Одиночка (Логинов) - страница 12

– Ничего личного, – пробормотал Игнат.

В самом деле, происходящее, скорее всего, не направлено против пришельца. Скажем, Лидочка в детстве страдала ноктоэнурезом. Не опасная, но стыдная для пятилетнего ребенка болезнь. Не было среди маленьких детей большего оскорбления, чем сказать другому, что он ночами рыбу в постели ловит. А дальше абсолютно по Фрейду происходит перенос: вовсе и не я писаю где попало, а Шурка. Знать бы еще, кто таков этот Шурка, совсем хорошо было бы.

Хуже всего, если никакого Шурки в природе не существовало, а просто Лидия Андреевна компенсированная трансвеститка. В таком случае Шурка – это она и есть… Впрочем, трансвестит бы непременно обустроил свой быт по-мужски, а комнаты, что реальная, что отправная точка подсознания, явно носят следы женской руки. Занавесочки, шкатулочки, картиночки… маленькая кошечка охотно играет с мальчиком. Так что этот вариант можно отбросить.

Оставив позади безногого нищего, Игнат свернул за угол и очутился на шумной улице.

Удивительная вещь – шумная улица!
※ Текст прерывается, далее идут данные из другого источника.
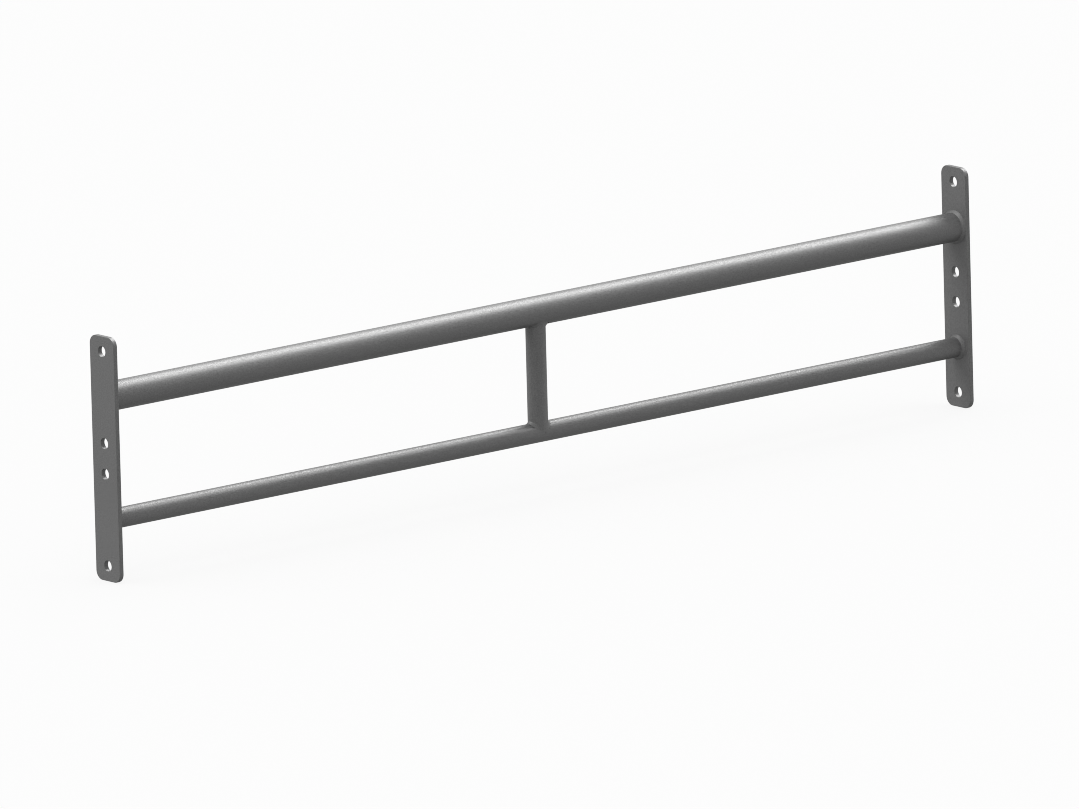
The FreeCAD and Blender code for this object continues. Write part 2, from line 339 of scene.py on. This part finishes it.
def circle_angles(count):
    """Evenly spaced angles once round."""
    return [2 * math.pi * step / count for step in range(count)]


def round_loop(radius, height, x, count):
    """Evenly spaced points round a circle in the plane at x, with its middle at this height."""
    return [Vector((x, radius * math.cos(a), height + radius * math.sin(a))) for a in circle_angles(count)]


def loop_faces(first, second):
    """Quads between two closed loops of vertex numbers."""
    count = len(first)
    return [
        (first[i], first[(i + 1) % count], second[(i + 1) % count], second[i])
        for i in range(count)
    ]


def mesh_from_loops(name, loops):
    """A mesh skinned over closed loops of points in order, and from the last loop back to the first."""
    points = [point for loop in loops for point in loop]
    count = len(loops[0])
    numbers = [range(start, start + count) for start in range(0, len(points), count)]
    following = numbers[1:] + numbers[:1]
    faces = [face for first, second in zip(numbers, following) for face in loop_faces(first, second)]
    mesh = bpy.data.meshes.new(name)
    mesh.from_pydata(points, [], faces)
    return mesh


def face_outwards(mesh):
    """Merge doubled points and turn every face outwards."""
    work = bmesh.new()
    work.from_mesh(mesh)
    bmesh.ops.remove_doubles(work, verts=work.verts, dist=DOUBLED_GAP)
    bmesh.ops.recalc_face_normals(work, faces=work.faces)
    work.to_mesh(mesh)
    work.free()


def shade(mesh, crease):
    """Smooth shading, with a sharp edge wherever two faces meet at more than this angle."""
    mesh.shade_smooth()
    mesh.set_sharp_from_angle(angle=crease)


def evaluated_mesh(piece, name):
    """The piece's mesh with its modifiers worked in, as plain data."""
    graph = bpy.context.evaluated_depsgraph_get()
    made = bpy.data.meshes.new_from_object(piece.evaluated_get(graph))
    made.name = name
    return made


def add_piece(name, mesh):
    """An object at the origin with this mesh."""
    piece = bpy.data.objects.new(name, mesh)
    bpy.context.scene.collection.objects.link(piece)
    return piece


def check_closed(piece):
    """Raise an error unless every edge of the piece joins exactly two faces."""
    work = bmesh.new()
    work.from_mesh(piece.data)
    faces = len(work.faces)
    loose = sum(not edge.is_manifold for edge in work.edges)
    work.free()
    if loose or not faces:
        raise RuntimeError(f"{piece.name} isn't a closed solid: {faces} faces, {loose} open edges")


def sweep_mesh(piece, tree, values):
    """Run a Geometry Nodes tree on a piece and keep its result as the piece's plain mesh, faced outwards."""
    modifier = piece.modifiers.new(tree.name, "NODES")
    modifier.node_group = tree
    for item in tree.interface.items_tree:
        if item.in_out == "INPUT" and item.name in values:
            modifier[item.identifier] = values[item.name]
    made = evaluated_mesh(piece, piece.name)
    piece.modifiers.remove(modifier)
    piece.data = made
    face_outwards(made)


def fit_piece(piece, node, coat):
    """Coat a finished piece, fix it to the frame and let it stand for its CAD node."""
    check_closed(piece)
    piece.data.materials.clear()
    piece.data.materials.append(powder_coated_steel(coat))
    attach(piece, BODY)
    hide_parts(node)


# ---------------------------------------------------------------------------------------------------------
# End plates

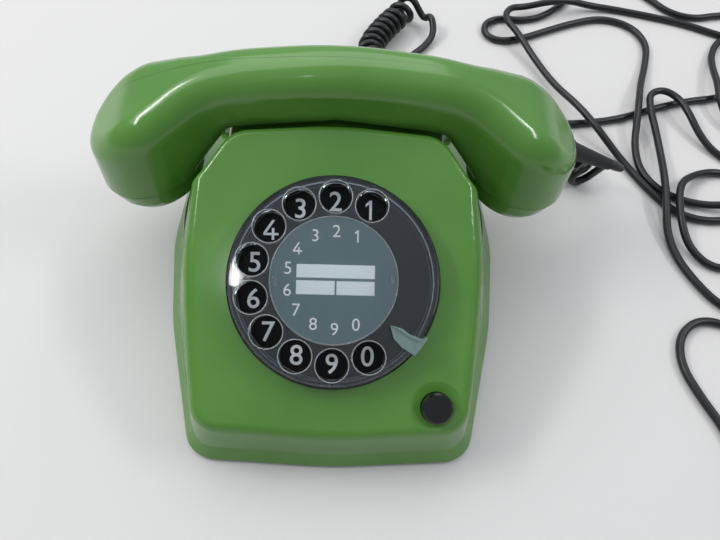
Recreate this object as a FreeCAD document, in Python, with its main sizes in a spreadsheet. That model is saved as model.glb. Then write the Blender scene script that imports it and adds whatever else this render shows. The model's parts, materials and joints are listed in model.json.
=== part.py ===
"""Rotary desk telephone with its handset on the cradle.

Units are millimetres. +X is the viewer's right, +Y the back, +Z up.
The origin is on the table, under the middle of the telephone.
"""
import FreeCAD, Part

import math
import os
import re

import Sketcher
from FreeCAD import Placement, Rotation, Vector

doc = FreeCAD.newDocument("DeskTelephone")
sheet = doc.addObject("Spreadsheet::Sheet", "Sizes")

# Driving sizes
SIZES = [
    ("case_depth", 185.0, "front to back at the foot of the case"),
    ("handset_in", 44.5, "from the back of the case to the middle plane of the handset"),
    ("trough_front_in", 53.9, "from there to the front lip of the trough"),
    ("trough_corner_in", 57.5, "from there to the turn of the lip"),
    ("pocket_front_in", 77.5, "from there to the front wall of the cup pockets"),
    ("trough_rear_in", 23.0, "from there to the rear wall of the trough"),
    ("boss_rear_in", 12.5, "from there to the rear screws"),
    ("foot_rear_in", 28.5, "from there to the rear feet"),
    ("lever_pivot_in", 27.5, "from there to the pivot of the hook lever"),
    ("hook_plate_in", 22.5, "from there to the front of the hook switch plate"),
    ("plunger_in", 42.0, "from there to the hook plungers"),
    ("gong_in", 50.5, "from there to the middle of the gongs"),
    ("coil_in", 78.5, "from there to the ringer coils"),
    ("clamp_in", 22.0, "from there to the clamp of the line cord"),
    ("relief_in", 39.0, "from there to the root of the handset's strain relief"),
    ("boss_front_in", 14.5, "from the front of the case to the front screws"),
    ("foot_front_in", 26.5, "from there to the front feet"),
    ("board_in", 44.5, "from there to the middle of the circuit board"),
    ("transformer_in", 32.5, "from there to the middle of the transformer"),
    ("capacitor_in", 30.5, "from there to the capacitor"),
    ("face_front_in", 3.5, "from there to the front edge of the sloping face"),
    ("dial_in", 66.2, "from there to the middle of the dial"),
    ("case_rim_z", 2.5, "lower edge of the case above the table"),
    ("case_wall", 2.6, "moulded wall of the case"),
    ("case_top_z", 100.0, "height at which the upper outline is drawn"),
    ("front_corner_x", 64.3, "half width at the front corners"),
    ("front_bulge", 3.6, "how far the front edge bows out"),
    ("front_edge_r", 240.0, "curve of the front edge"),
    ("side_front_r", 160.0, "curve of the sides ahead of the break"),
    ("side_full_r", 90.0, "curve of the sides at the largest width"),
    ("side_break_x", 80.8, "half width where the side turns"),
    ("side_break_y", -20.0, "place where the side turns"),
    ("side_full_x", 86.0, "largest half width"),
    ("side_full_y", 28.0, "place of the largest width"),
    ("rear_corner_x", 80.0, "half width at the rear corners"),
    ("front_corner_r", 15.0, "plan radius of the front corners"),
    ("rear_corner_r", 28.0, "plan radius of the rear corners"),
    ("upper_front_x", 54.5, "half width of the upper outline, front"),
    ("upper_half_x", 57.3, "half width of the upper outline, middle"),
    ("upper_rear_x", 53.0, "half width of the upper outline, rear"),
    ("front_lean", 12.0, "how far the front leans back up to the upper outline"),
    ("rear_lean", 14.0, "how far the rear leans in up to the upper outline"),
    ("ledge_height", 8.0, "height of the flared foot of the sides"),
    ("ledge_width", 2.2, "step of the flared foot"),
    ("face_front_z", 28.7, "height of that edge"),
    ("face_slope", 25.8, "slope of the face in degrees"),
    ("face_edge_r", 6.0, "rounding round the face"),
    ("lip_edge_r", 3.0, "rounding of the trough's front lip"),
    ("rear_lip_z", 86.0, "top of the wall behind the handset"),
    ("trough_corner_x", 47.0, "half width at which the front lip turns"),
    ("pocket_front_x", 62.0, "half width at which the cup pocket starts"),
    ("pocket_floor_z", 30.0, "floor of the cup pockets"),
    ("pocket_wall_x", 56.5, "inner wall of the cup pockets"),
    ("lip_r", 200.0, "curve of the front lip in the middle"),
    ("trough_corner_r", 16.0, "plan radius where the lip turns"),
    ("pocket_corner_r", 8.0, "plan radius of the pockets"),
    ("pocket_floor_r", 6.0, "radius between the pockets' floor and their inner wall"),
    ("pocket_behind", 11.0, "how far the pockets reach behind the trough"),
    ("open_below", 1.0, "how far the room in the case is cut below its rim"),
    ("rest_gap", 0.3, "gap between the handset and what it rests on"),
    ("handset_top_z", 115.8, "top of the grip, where its planes would meet"),
    ("shoulder_x", 58.0, "first break of the arched top"),
    ("shoulder_drop", 7.3, "fall of the top to that break"),
    ("end_x", 95.0, "second break of the arched top"),
    ("end_drop", 25.5, "fall of the top to that break"),
    ("tip_drop", 50.0, "fall of the top to the end wall"),
    ("arch_r", 180.0, "radius of the top in the middle"),
    ("shoulder_r", 130.0, "radius of the top at the first break"),
    ("end_r", 60.0, "radius at the second break"),
    ("tip_r", 28.0, "radius between the top and the end wall"),
    ("handset_half", 117.0, "half length of the handset"),
    ("grip_low_z", 83.0, "underside of the grip in the middle"),
    ("grip_edge_x", 50.0, "half width at which the underside turns down"),
    ("grip_edge_z", 76.0, "height of that turn"),
    ("grip_turn_r", 10.0, "radius of that turn"),
    ("grip_half", 14.2, "half thickness of the grip, front to back"),
    ("grip_back", 4.3, "how far the grip lies behind the middle plane of the cups"),
    ("grip_edge_r", 12.0, "rounding along the grip"),
    ("grip_inner_r", 11.0, "rounding inside the hollow grip"),
    ("waist_r", 30.0, "concave radius between grip and cup"),
    ("waist_in", 34.4, "from the middle of a cup to where the grip starts"),
    ("cup_flat", 7.9, "from there to where the round of the cup starts"),
    ("cup_x", 91.5, "middle of each cup"),
    ("cup_r", 25.5, "radius of the cups"),
    ("cup_tilt", 15.0, "how far the cup faces lean inwards, degrees"),
    ("seam_z", 49.0, "height of the cap seam in the middle of the cup"),
    ("shell_wall", 2.4, "wall of the handset"),
    ("cap_height", 13.5, "height of the screwed caps"),
    ("cap_low_r", 22.0, "radius of the caps at the bottom"),
    ("seam_gap", 0.25, "gap at each seam"),
    ("capsule_r", 19.0, "radius of the capsules"),
    ("sound_hole_r", 1.4, "sound holes in the caps"),
    ("dial_ring_r", 46.8, "outer radius of the black dial ring"),
    ("dial_ring_top", 2.2, "height of the dial ring above the face"),
    ("dial_well_r", 45.0, "radius of the dial opening in the case"),
    ("dial_collar", 1.7, "wall of the dial ring's collar"),
    ("dial_well_depth", 4.2, "depth of the number plate below the face"),
    ("number_plate_t", 1.2, "thickness of the number plate"),
    ("wheel_r", 45.2, "radius of the finger wheel"),
    ("wheel_low", 2.8, "underside of the wheel's skirt above the face"),
    ("wheel_top", 9.2, "upper surface of the wheel above the face"),
    ("wheel_web", 2.4, "thickness of the wheel"),
    ("skirt_wall", 2.0, "wall of the wheel's skirt"),
    ("finger_hole_r", 6.7, "radius of the finger holes"),
    ("finger_ring_r", 35.9, "radius on which the finger holes lie"),
    ("finger_rim", 0.75, "wall of the rims round the finger holes"),
    ("finger_rim_up", 0.5, "how far the rims stand up"),
    ("finger_rim_down", 2.2, "how far the rims reach below the wheel"),
    ("hole_divisions", 14.0, "finger hole places in a full turn"),
    ("hub_r", 6.0, "hub of the wheel"),
    ("card_r", 27.0, "radius of the card"),
    ("card_t", 0.5, "thickness of the card"),
    ("cover_t", 1.4, "thickness of the clear cover"),
    ("shaft_r", 3.0, "radius of the dial shaft"),
    ("running_gap", 0.05, "radial clearance of turning and sliding fits"),
    ("plate_t", 2.0, "thickness of the dial mechanism's plates"),
    ("mechanism_r", 32.0, "radius of the dial mechanism"),
    ("mechanism_depth", 25.0, "depth of the mechanism below the face"),
    ("gear_module", 0.6, "module of the dial gears"),
    ("gear_teeth", 72.0, "teeth of the main gear"),
    ("pinion_teeth", 12.0, "teeth of the governor pinion"),
    ("gear_t", 2.0, "thickness of the main gear"),
    ("gear_level", -11.0, "underside of the main gear"),
    ("stop_gap", 0.6, "gap between the finger stop and the wheel's rims"),
    ("stop_t", 1.5, "thickness of the finger stop"),
    ("stop_fold", 1.1, "height of the folded edge of the finger stop"),
    ("button_x", 46.0, "place of the push button across"),
    ("button_down", 53.9, "from the middle of the dial down the face to the button"),
    ("button_r", 6.75, "radius of the push button"),
    ("button_rise", 4.5, "how far the button stands out"),
    ("button_travel", 3.0, "travel of the button"),
    ("button_well_r", 11.5, "radius of the dished well"),
    ("button_well_depth", 1.3, "depth of the dished well"),
    ("foot_height", 3.5, "height of the rubber feet"),
    ("foot_r", 7.0, "radius of the rubber feet"),
    ("foot_x", 58.0, "half spacing of the feet"),
    ("base_t", 2.0, "thickness of the base plate"),
    ("base_gap", 0.4, "gap between base plate and case"),
    ("boss_r", 4.0, "radius of the screw bosses"),
    ("boss_front_x", 22.0, "half spacing of the front screws"),
    ("boss_rear_x", 34.0, "half spacing of the rear screws"),
    ("front_boss_height", 68.0, "height of the front bosses before the case trims them"),
    ("rear_boss_height", 36.0, "height of the rear bosses"),
    ("screw_r", 1.5, "radius of the screws"),
    ("screw_head_r", 3.0, "radius of the screw heads"),
    ("board_z", 10.0, "underside of the circuit board"),
    ("board_half", 52.0, "half length of the circuit board"),
    ("board_depth", 24.0, "half width of the circuit board"),
    ("board_post_x", 46.0, "half spacing of its posts across"),
    ("board_post_y", 18.0, "half spacing of its posts front to back"),
    ("board_t", 1.6, "thickness of the circuit board"),
    ("gong_left_x", -31.0, "large gong"),
    ("gong_right_x", 29.0, "small gong"),
    ("gong_left_r", 23.0, "radius of the large gong"),
    ("gong_right_r", 21.0, "radius of the small gong"),
    ("gong_low_z", 12.0, "rim of the gongs"),
    ("gong_height", 12.0, "height of the gongs"),
    ("gong_wall", 1.2, "thickness of the gongs"),
    ("coil_r", 8.0, "radius of the ringer coils"),
    ("coil_x", 11.0, "half spacing of the ringer coils"),
    ("coil_height", 20.0, "height of the ringer coils"),
    ("clapper_ball_r", 2.6, "ball of the clapper"),
    ("plunger_x", 30.0, "half spacing of the hook plungers"),
    ("plunger_r", 2.6, "radius of the hook plungers"),
    ("plunger_length", 15.0, "length of the hook plungers"),
    ("lever_pivot_z", 62.5, "height of that pivot"),
    ("lever_t", 2.0, "thickness of the hook lever"),
    ("pin_r", 1.5, "radius of the pivot pins"),
    ("lever_half", 33.0, "half length of the hook lever's bar"),
    ("volume_x", -44.0, "volume wheel across"),
    ("volume_y", 10.0, "volume wheel front to back"),
    ("volume_r", 9.0, "radius of the volume wheel"),
    ("volume_shaft_r", 2.0, "radius of its shaft"),
    ("cutter", 12.0, "reach of a cut through one wall"),
    ("wire_r", 1.5, "radius of the leads inside"),
    ("transformer_x", -38.0, "middle of the transformer across"),
    ("capacitor_x", 12.0, "left end of the capacitor"),
    ("capacitor_r", 6.0, "radius of the capacitor"),
    ("capacitor_length", 20.0, "length of the capacitor"),
    ("terminal_x", 55.0, "middle of the terminal block across"),
    ("terminal_y", -2.0, "middle of the terminal block front to back"),
    ("core_r", 2.5, "radius of the ringer's poles"),
    ("clapper_rod_r", 0.9, "radius of the clapper's rod"),
    ("hook_plate_half", 20.5, "half width of the hook switch plate"),
    ("tail_half", 4.0, "half width of the lever's finger"),
    ("tail_length", 14.0, "length of the lever's finger"),
    ("leaf_t", 0.4, "thickness of the contact leaves"),
    ("pillar_r", 2.5, "radius of the dial's pillars"),
    ("governor_angle", 225.0, "place of the governor round the dial"),
    ("governor_pin_r", 1.0, "radius of the governor's axle"),
    ("governor_drum_r", 6.0, "radius of the governor's drum"),
    ("governor_drum_t", 6.0, "thickness of the governor's drum"),
    ("dial_spring_r", 9.0, "radius of the dial's return spring"),
    ("dial_spring_t", 8.0, "height of the dial's return spring"),
    ("pulse_u", 8.0, "place of the pulse contacts across"),
    ("pulse_v", 14.0, "their place up the face"),
    ("stop_tip_r", 30.2, "tip of the finger stop from the dial's middle"),
    ("stop_angle", -36.5, "direction of the finger stop, degrees"),
    ("button_stem_r", 3.0, "radius of the button's stem"),
    ("button_flange_t", 1.5, "flange that keeps the button in"),
    ("guide_wall", 1.5, "wall of the button's guide"),
    ("spring_room", 4.0, "room for the pressed spring"),
    ("cap_collar", 5.0, "height of the caps' threaded collar"),
    ("gland_z", 12.5, "height of the cord glands"),
    ("handset_gland_x", 20.0, "gland of the curly cord"),
    ("line_gland_x", 47.0, "gland of the line cord"),
    ("gland_r", 4.0, "neck of the glands"),
    ("gland_flange", 2.0, "how far a gland's flange stands out and how thick it is"),
    ("line_boot", 20.0, "length of the line cord's boot"),
    ("handset_boot", 12.0, "length of the curly cord's boot at the case"),
    ("cord_r", 2.2, "radius of the line cord"),
    ("curl_wire_r", 2.2, "radius of the curly cord's wire"),
    ("curl_r", 6.3, "radius of the curls, to the middle of the wire"),
    ("curl_pitch", 5.3, "spacing of the curls"),
    ("curl_gap", 0.7, "least gap between curls on the inside of a bend"),
    ("loose_pitch", 10.0, "spacing of the loosened curls at the end"),
    ("relief_x", 116.4, "root of the handset's strain relief across"),
    ("relief_z", 58.0, "its height"),
    ("relief_length", 30.0, "length of the strain relief"),
    ("relief_r", 4.6, "radius of the strain relief at its root"),
    ("relief_tip_r", 3.0, "radius of the strain relief at its tip"),
    ("coil_turns", 7.0, "turns of the coiled line cord"),
    ("coil_step", 4.9, "spacing of the coiled turns"),
    ("coil_middle_r", 25.0, "middle radius of the coiled turns"),
    ("cord_coil_x", 232.0, "middle of the coiled cord across"),
    ("cord_coil_y", -100.0, "middle of the coiled cord front to back"),
    ("tie_wall", 1.0, "wall of the clip round the coiled cord"),
    ("tie_width", 6.0, "width of that clip"),
    ("tie_low", 0.2, "its lower ends above the table"),
    ("plug_length", 30.0, "length of the plug"),
    ("plug_width", 22.0, "width of the plug"),
    ("plug_height", 12.0, "height of the plug"),
    ("plug_x", 231.0, "end of the plug where its cord enters, across"),
    ("plug_y", -163.0, "its place front to back"),
    ("plug_z", 0.3, "its underside above the table"),
]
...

Подобное образование можно встретить в подсознании почти любого человека, хотя иногда это не улица, а, скажем, шумная комната. Ее глубинный смысл – одиночество в толпе и взаимное непонимание. Идешь по дороге или сидишь на диване, кругом куча народу, но никого не видно, сфокусировать взгляд на окружающих не удается. Звучат голоса, крики, смех, плач, но ничто не касается сознания, все проходит мимо, все на уровне белого шума. Лишь иногда какой-либо образ впечатывается в память, и потом человек сам не может понять, откуда вылезли неопознаваемые, но отчаянно знакомые запахи, незнакомое, но родное лицо, безумные, но непременно многозначительные слова:

Ходил монах, стремясь от мира непоседицы,
Скрывался он в глуши на дальних берегах,
Хранил монах, хранил червонные медведицы,
Златых медведей где-то там хранил монах.

Зачем тебе это, если ты не поэт, и откуда эта бредятина выползла? А она именно оттуда, с шумной улицы.

Никто из коллег Игната в таких местах бывать не любил. Беспокойства много, а толку – чуть. Но иногда и там можно подслушать или подглядеть нечто важное. В практике Игната один подобный случай был.

Молодой человек, с которым работал Игнат, не был индуктором, не проецировал свои страхи на окружающих. В таких случаях помощь осуществляется только по личной просьбе, но молодой человек и помощи не просил. Он с некоторой гордостью позволил заглянуть в свой внутренний мир, заранее ожидая посрамления психокорректировщика. Игнат не стал его разочаровывать, молодой человек и сейчас верит, что всех посрамил. Вообще-то пациент представлял собой редкий тип – глубоко верующего человека. Как и полагается христианину, был он дуалистом, ставящим дьявола если не на одну ступеньку с богом, то лишь немногим ниже. Везде и всюду видел он происки дьявола, а в подсознании страдальца нечистый царил бесконтрольно, прямо хоть экзорцистов вызывай. В борьбе с внутренним бесом юный подвижник проводил едва ли не все свое время и видел в том смысл жизни. Игнату он дозволил вмешаться лишь для того, чтобы лишний раз убедиться, что молитва ему помогает, а психокоррекция – нет.